Director Paolo Zucca is expanding his 2009 short film of the same name to feature length here, and bounces between all of these characters to create a story that’s more centered around a theme and a village than a single, easily definable plot arc.

Zucca chose to shoot in black and white, and makes compelling use of contrast. For the most part, the environment – the grassy hills and cloudy skies – are shot within the same narrow tonal range, leaving stark contrast to the humans that inhabit the setting (an effect that’s never more noticeable than when the rival teams’ jerseys stand out as points of pure white and black in a field of grey). In terms of composition, Zucca clearly takes his inspiration from the work of Sergio Leone – wide landscape shots, stern faces and showdowns.

When it comes to the screenplay, experienced Italian screenwriter and novelist Barbara Alberti (I Am Love) aids the director. Together, they impressively manage to achieve comedy scenes that maintain an air of mystery and drama.

Perhaps the most corrupt game of football ever staged for cinema is played for huge laughs, but a truly moving moment directly follows that laugh-invoking scene when the losing team returns to their town and publicly faces their defeat. These dramatic beats and some delicious camera trickery consistently legitimize The Referee as a comedy for the art house.

Surreal touches complicate our understanding of the story. There’s this nagging return to religious imagery – last suppers, sacrificed lambs, and so on – that make Zucca’s film something you just can’t quite get a grip on. The central rivalry between the opposing football teams could make a great TV comedy series.

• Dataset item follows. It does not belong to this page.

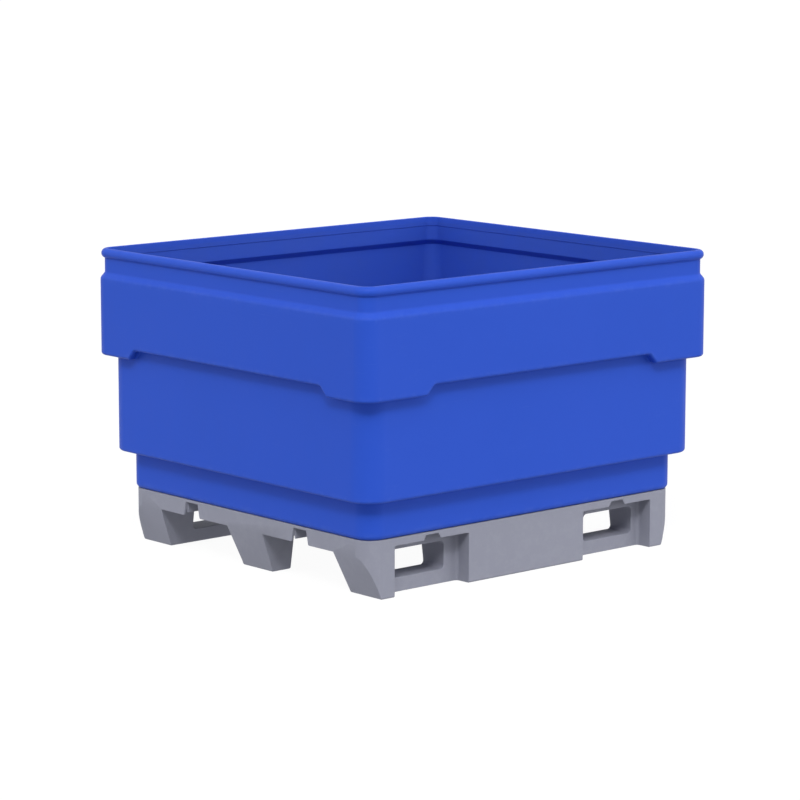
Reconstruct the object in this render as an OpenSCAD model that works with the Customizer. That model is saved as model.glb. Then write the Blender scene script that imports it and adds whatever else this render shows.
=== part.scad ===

Meanwhile, a rekindled romance subplot has the sparks to make an entirely different and enjoyable film.

A lot of these successes come from the performances, which make great use of their limitations. With only 96 minutes to track the progressions of half a dozen characters, the actors are cashing in on every minute of screen time. After all, it’s not an ensemble cast but a collection of characters vying for the lead.

Accorsi, who plays the titular referee, is particularly fun to watch as a highly physical performer. Most of the cast has the nonchalant delivery of nonprofessionals – they can sell any line you can write. It’s the type of film that can actually pull off having a blind character angrily yell, “What’re you, blind?!”

The success of Zucca’s skill as a storyteller will depend upon one’s taste. I found his portrayal of football as an infallible crux of society in Southern Italy to be hilarious and kind of poetic, but his reluctance to settle on a single story or character may prove too artistically demanding for some. The Referee is, to the adventurous viewer, a gloriously offbeat feature debut that teases great things to come from Paolo Zucca.